Wenger never ‘touched’ the illustrious safeguard in front of Arsenal’s goal, until they left Highbury and concentrated on the attacking front as he went on to make signings like Sylvian Wiltord, Freddie Ljunberg, Robert Pires and a certain Thierry Henry. Six years into his reign, Wenger made his first ‘big defensive signing’ – Sol Campbell crossed the dreaded path between White Hart Lane and Arsenal. The last of Wenger’s addition to the famed Back Four, who were now, almost ‘gone’, was the young Kolo Toure for a meager amount.
The ‘Defensive Crisis’ for Wenger after the Invincible’ triumph
Within a few years after the ‘unthinkable’ was achieved, Arsene Wenger let go off the last of his ‘Famed Back Four’, Sol Campbell hopped off to lower teams in search of ‘new challenges’ while Kolo Toure, as much as a faithful he was to The Gunners, was lured by Arabian fantasies. The Arsenal team continued to play their brand of attacking football with same prowess and passion as was played during Wenger’s early years but their ‘Back Four’ failed to match any of their celebrated predecessors. William Gallas, Philippe Senderos, Johann Djourou, Pascal Cygan and the Holy Son of Mikael Sylvestre’s mother were good defenders, no doubt, but they were all error-prone, they were not natural leaders on the field, they never created the ‘miserly defensive shape’ that was seamlessly fashioned by Graham’s men.
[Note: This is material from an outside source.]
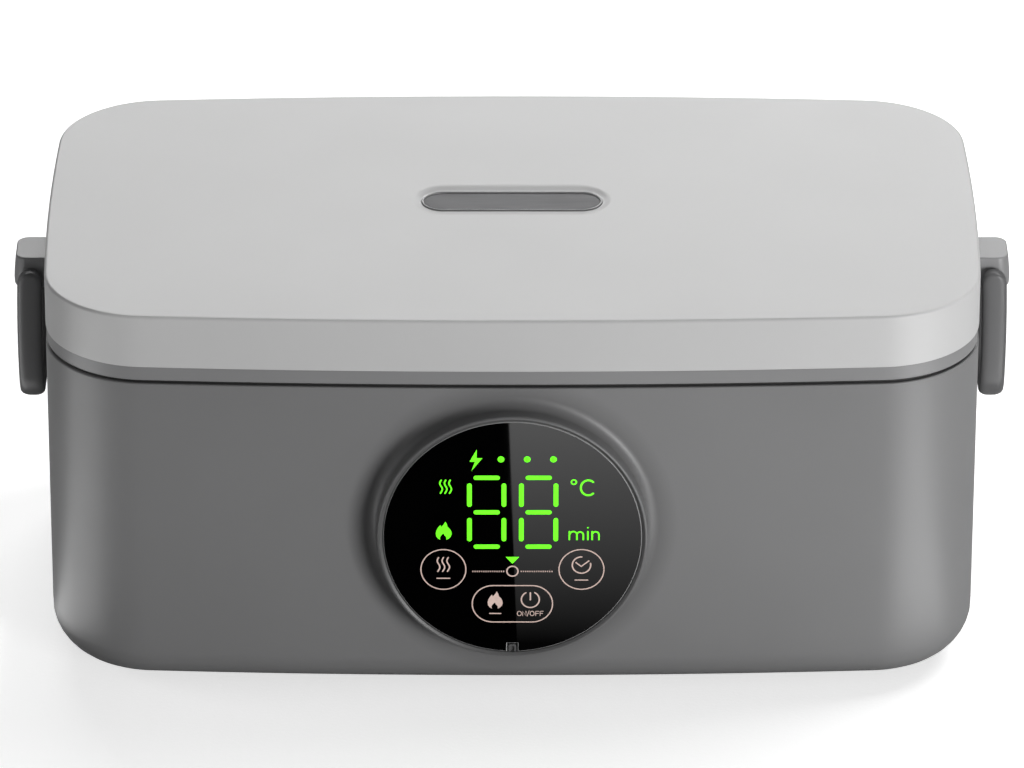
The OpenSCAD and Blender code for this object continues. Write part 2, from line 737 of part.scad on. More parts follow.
// Ear on the lid frame that carries a latch
module latch_ear(side) {
    x0 = outline_w / 2 + 0.3;
    x1 = outline_w / 2 + ear_out;
    translate([0, 0, ear_z]) linear_extrude(ear_h) for (m = [0, 1]) mirror([0, m, 0]) {
        translate([side > 0 ? x0 : -x1 + 3, 0]) square([x1 - x0 - 3, ear_half]);
        translate([side > 0 ? x0 : -x1, 0]) square([x1 - x0, ear_half - 3]);
        translate([side * (x1 - 3), ear_half - 3]) circle(3);
    }
    translate([side > 0 ? outline_w / 2 - 4 : -x1 + 4, -ear_half, frame_z])
        cube([x1 - outline_w / 2, 2 * ear_half, band_h]);
}

module lid_frame() color("#8b8b8d") in_place() difference() {
    union() {
        ring(band_inset, ring_w, frame_z, cover_z);
        ring(lid_wall + 0.2, lid_wall + 1.6, cover_z - 0.5, cover_z + 3);
        for (side = [-1, 1]) latch_ear(side);
    }
    block(ring_w - 6, frame_z - 1, ring_z);
    at_lid_posts() translate([0, 0, ring_z - 1]) {
        cylinder(r = screw_d / 2 + screw_gap, h = band_h + 2);
        cylinder(d = screw_head_d, h = 1 + lid_head_h);
    }
    for (side = [-1, 1]) translate([side * pivot_x, ear_half + 1, pivot_z]) rotate([90, 0, 0])
        cylinder(r = latch_pin_d / 2 + 0.02, h = 2 * ear_half + 2);
}

// Inner plate of the lid, with a drip rim over the container
module lid_liner() color("#dededc") in_place() {
    block(ring_w - 6 + cover_gap, frame_z, ring_z);
    ring(tub_in + 2, tub_in + 3.4, frame_z - 1.8, frame_z + 0.2);
}

module lid_seal() color("#151515") in_place() ring(seal_inset, ring_w - 6 - 0.4, rim_z, frame_z);

module lid_screws() color("#b8b8bc") in_place() at_lid_posts()
    translate([0, 0, ring_z + lid_head_h]) screw(screw_d, screw_head_d - 0.4, lid_head_h, lid_screw_l);

module lid_badge() color("#55565a") in_place() translate([0, badge_back, lid_top_z - badge_seat]) {
    linear_extrude(badge_seat - 0.5) pill(badge_w, badge_d);
    linear_extrude(badge_seat - 0.2) difference() {
        pill(badge_w, badge_d);
        pill(badge_w - 1, badge_d - 1);
    }
}

module latch_pins() color("#c2c4c7") in_place() for (side = [-1, 1])
    translate([side * pivot_x, latch_pin_half, pivot_z]) rotate([90, 0, 0])
        cylinder(d = latch_pin_d, h = 2 * latch_pin_half);

// Loop of flat bar with soft edges: two limbs with round ends, two bends and a crossbar
// Rings of the bar as [y, z, turn from hanging, half width, half thickness], from one limb's top
function half_loop() = concat(
    [for (t = [80:-16:0]) [
        limb_y, bar_w / 2 * sin(t), 0, bar_w / 2 * cos(t), bar_t / 2 * (1 - 0.4 * pow(sin(t), 8))
    ]],
    [for (k = [1:3]) [limb_y, -k * (latch_l - bend_r) / 4, 0, bar_w / 2, bar_t / 2]],
    [for (a = [0:15:90]) [
        limb_y - bend_r * (1 - cos(a)), bend_r - latch_l - bend_r * sin(a), a, bar_w / 2, bar_t / 2
    ]]
);

function loop_rings() = let (h = half_loop(), n = len(h)) concat(
    h, [for (i = [n - 1:-1:0]) [-h[i][0], h[i][1], 180 - h[i][2], h[i][3], h[i][4]]]
);

// Squares off a cosine or a sine, so that a ring has flat sides and round corners
function squared(c) = sign(c) * pow(abs(c), 0.6);

// Share of the bow at a height z under the pivot
function bowed(z) = -4 * z / latch_l * (1 + z / latch_l);

module bar_loop(side, sides = 24) {
    rings = loop_rings();
    top = (len(rings) - 1) * sides;
    polyhedron(
        points = [for (r = rings) for (i = [0:sides - 1])
            let (a = 360 * i / sides, across = r[4] * squared(sin(a))) [
                r[3] * squared(cos(a)) + side * bar_bow * bowed(r[1]),
                r[0] + across * cos(r[2]), r[1] - across * sin(r[2])
            ]],
        faces = concat(
            [[for (i = [sides - 1:-1:0]) i]],
            [for (k = [0:sides:top - sides]) for (i = [0:sides - 1])
                [k + i, k + (i + 1) % sides, k + sides + (i + 1) % sides, k + sides + i]],
            [[for (i = [0:sides - 1]) top + i]]
        ),
        convexity = 4
    );
}

module latch(side) translate([side * pivot_x, 0, pivot_z]) difference() {
    bar_loop(side);
    translate([0, latch_pin_half + 0.1, 0]) rotate([90, 0, 0])
        cylinder(r = latch_pin_d / 2 + pin_gap, h = 2 * latch_pin_half + 0.2);
}

module latch_left() color("#3a3a3c") in_place() latch(-1);

module latch_right() color("#3a3a3c") in_place() latch(1);

// Food container

module food_container() color("#d4d6d8") in_place() difference() {
    loft(concat(
        bottom_edge(pan_r, pan_inset, pan_z),
        [for (i = [0:4]) let (t = 45 * i) [pan_inset - bead_out * sin(t), pan_rim_z - 1.2 - 1.2 * cos(t)]]
    ));
    loft(concat(bottom_edge(pan_r - pan_t, pan_in, pan_z + pan_t), [[pan_in, pan_rim_z + 1]]));
}

module container_lid() color("#e6e8ea") in_place() difference() {
    union() {
        block(pan_inset - bead_out, pan_rim_z, pan_rim_z + pan_lid_t);
        ring(plug_inset, plug_inset + plug_t + seal_groove, pan_rim_z - plug_h, pan_rim_z + 0.5);
    }
    ring(plug_inset - 1, plug_inset + seal_groove, pan_rim_z - 3, pan_rim_z - 1);
    translate([0, 0, pan_rim_z - 1]) cylinder(d = 6, h = pan_lid_t + 2);
}

module container_seal() color("#f2f2f0") in_place()
    ring(pan_in + 0.15, plug_inset + seal_groove - 0.05, pan_rim_z - 2.9, pan_rim_z - 1.1);

module vent_plug() color("#b9bcc0") in_place() translate([0, 0, pan_rim_z]) rotate_extrude() polygon([
    [0, -2], [4, -2], [4, -0.2], [2.9, -0.2], [2.9, pan_lid_t], [vent_d / 2, pan_lid_t],
    [vent_d / 2 - 0.6, pan_lid_t + 1.2], [0, pan_lid_t + 1.2]
]);

outer_shell();
base_cover();
feet();
base_screws();
top_collar();
display_glass();
display_board();
digit_module();
touch_springs();
display_screws();
heating_tub();
heater_plate();
heating_film();
film_clamp();
heat_shield();
shield_spacers();
heater_screws();
thermostat();
temperature_sensor();
thermal_fuse();
power_board();
board_screws();
relay();
transformer();
capacitors();
wire_terminals();
inlet_socket();
inlet_pins();
lid_cover();
lid_frame();
lid_liner();
lid_seal();
lid_screws();
lid_badge();
latch_pins();
latch_left();
latch_right();
food_container();
container_lid();
container_seal();
vent_plug();
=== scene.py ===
from math import acos, asin, atan2, copysign, cos, hypot, pi, radians, sin, sqrt

import bmesh
import bpy
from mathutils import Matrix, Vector


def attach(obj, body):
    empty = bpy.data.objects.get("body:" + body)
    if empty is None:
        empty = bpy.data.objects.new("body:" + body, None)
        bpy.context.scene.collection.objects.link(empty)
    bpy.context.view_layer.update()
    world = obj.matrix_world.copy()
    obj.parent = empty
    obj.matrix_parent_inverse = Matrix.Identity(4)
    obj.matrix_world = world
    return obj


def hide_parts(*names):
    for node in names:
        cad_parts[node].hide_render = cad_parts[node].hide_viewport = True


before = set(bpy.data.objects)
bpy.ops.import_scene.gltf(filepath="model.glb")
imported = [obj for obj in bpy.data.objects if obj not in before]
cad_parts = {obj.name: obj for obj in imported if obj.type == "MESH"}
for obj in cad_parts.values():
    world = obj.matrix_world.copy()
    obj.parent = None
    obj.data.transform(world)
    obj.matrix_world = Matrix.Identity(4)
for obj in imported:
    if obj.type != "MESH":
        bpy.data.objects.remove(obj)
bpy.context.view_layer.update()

scene = bpy.context.scene

# Camera
# A long lens a little over two metres away, looking down on the front at 27 degrees, level with
# the middle of the box, as in the photograph. The small shift only sets the framing.
AIM = Vector((0.0, 0.00325, 0.0465))
TILT = radians(26.86)
REACH, SIDESTEP = 2.028, -0.006
lens = bpy.data.cameras.new("camera")
lens.sensor_width = 36.0
lens.lens = 276.2
lens.shift_x = 0.023
lens.shift_y = 0.0304
lens.clip_end = 20.0
camera = bpy.data.objects.new("camera", lens)
camera.location = AIM + REACH * Vector((0.0, -cos(TILT), sin(TILT))) + Vector((SIDESTEP, 0.0, 0.0))
camera.rotation_euler = (pi / 2 - TILT, 0.0, 0.0)
scene.collection.objects.link(camera)
scene.camera = camera

# Room
# A plain pale floor under soft boxes: a low key at the front right, a small one nearer by, a weak fill
# at the front left, one at the left, one behind and one overhead. Cards by the floor show in gloss only.
scene.view_settings.view_transform = "Standard"


def feed(tree, node, inputs):
    """Sets or links a node's inputs by name or number; a list links several sockets to one input."""
    for key, value in inputs.items():
        if isinstance(value, bpy.types.NodeSocket):
            tree.links.new(value, node.inputs[key])
        elif isinstance(value, list):
            for socket in value:
                tree.links.new(socket, node.inputs[key])
        else:
            node.inputs[key].default_value = value


def add(tree, kind, inputs=None, out=0, **settings):
    """Adds a node with its settings, feeds its inputs, and returns one of its outputs."""
    node = tree.nodes.new(kind)
    for key, value in settings.items():
        setattr(node, key, value)
    feed(tree, node, inputs or {})
    return node.outputs[out]


WHITE = (1.0, 1.0, 1.0, 1.0)
sky = bpy.data.worlds.new("studio")
sky.use_nodes = True
feed(sky.node_tree, sky.node_tree.nodes["Background"], {"Color": WHITE, "Strength": 0.06})
scene.world = sky


def soft_box(name, place, target, size, watts):
    """Rectangular area light that faces its target."""
    lamp = bpy.data.lights.new(name, "AREA")
    lamp.shape = "RECTANGLE"
    lamp.size, lamp.size_y = size
    lamp.energy = watts
    thing = bpy.data.objects.new(name, lamp)
    thing.location = place
    thing.rotation_euler = (Vector(target) - Vector(place)).to_track_quat("-Z", "Y").to_euler()
    scene.collection.objects.link(thing)


soft_box("light_key", (0.88, -1.2, 0.18), (0.0, 0.0, 0.05), (0.6, 0.35), 9.6)
soft_box("light_near", (0.42, -0.6, 0.12), (0.0, 0.0, 0.06), (0.25, 0.25), 1.5)
soft_box("light_fill", (-0.8, -1.1, 0.3), (0.0, 0.0, 0.06), (0.5, 0.5), 1.1)
soft_box("light_left", (-1.3, 0.1, 0.4), (0.0, 0.0, 0.06), (0.5, 0.6), 2.8)
soft_box("light_back", (0.0, 1.25, 0.78), (0.0, 0.0, 0.1), (1.2, 0.5), 11.0)
soft_box("light_over", (0.48, 0.22, 0.68), (0.0, 0.0, 0.1), (0.4, 0.4), 3.0)


def node_material(name):
    """New node material: its tree, its shader and the piece's own coordinates in metres."""
    m = bpy.data.materials.new(name)
    m.use_nodes = True
    tree = m.node_tree
    return m, tree, tree.nodes["Principled BSDF"], add(tree, "ShaderNodeTexCoord", out="Object")


def noise(tree, vector, scale, detail=2.0, roughness=0.5):
    """Soft noise over a vector, with features of about 1 / scale metres."""
    return add(tree, "ShaderNodeTexNoise",
               {"Scale": scale, "Detail": detail, "Roughness": roughness, "Vector": vector}, "Fac")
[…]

Wenger, with all due respect to his aptitude of forging an attacking football side, never had the ‘knack’ of molding a defensive shape with ‘good defenders’. Initially, he relied on Graham’s ‘defensive strategies’ that were instilled in his ‘Back Four’ and later on the leadership capabilities of Tony Adams and Sol Campbell to ‘take care’ of the defensive side of things at Arsenal. Now, with all that missing, Arsene Wenger is in the biggest crisis of his life while the ubiquitous pressure of silverware is making his job even more ‘challenging’. Can the Belgian stalwart Thomas Vermalen, the ruthless Laurent Koscielny, the ever-reliable Bacary Sagna and the young Englishman Kieran Gibbs form another ‘Famed Back Four’? Only time will tell.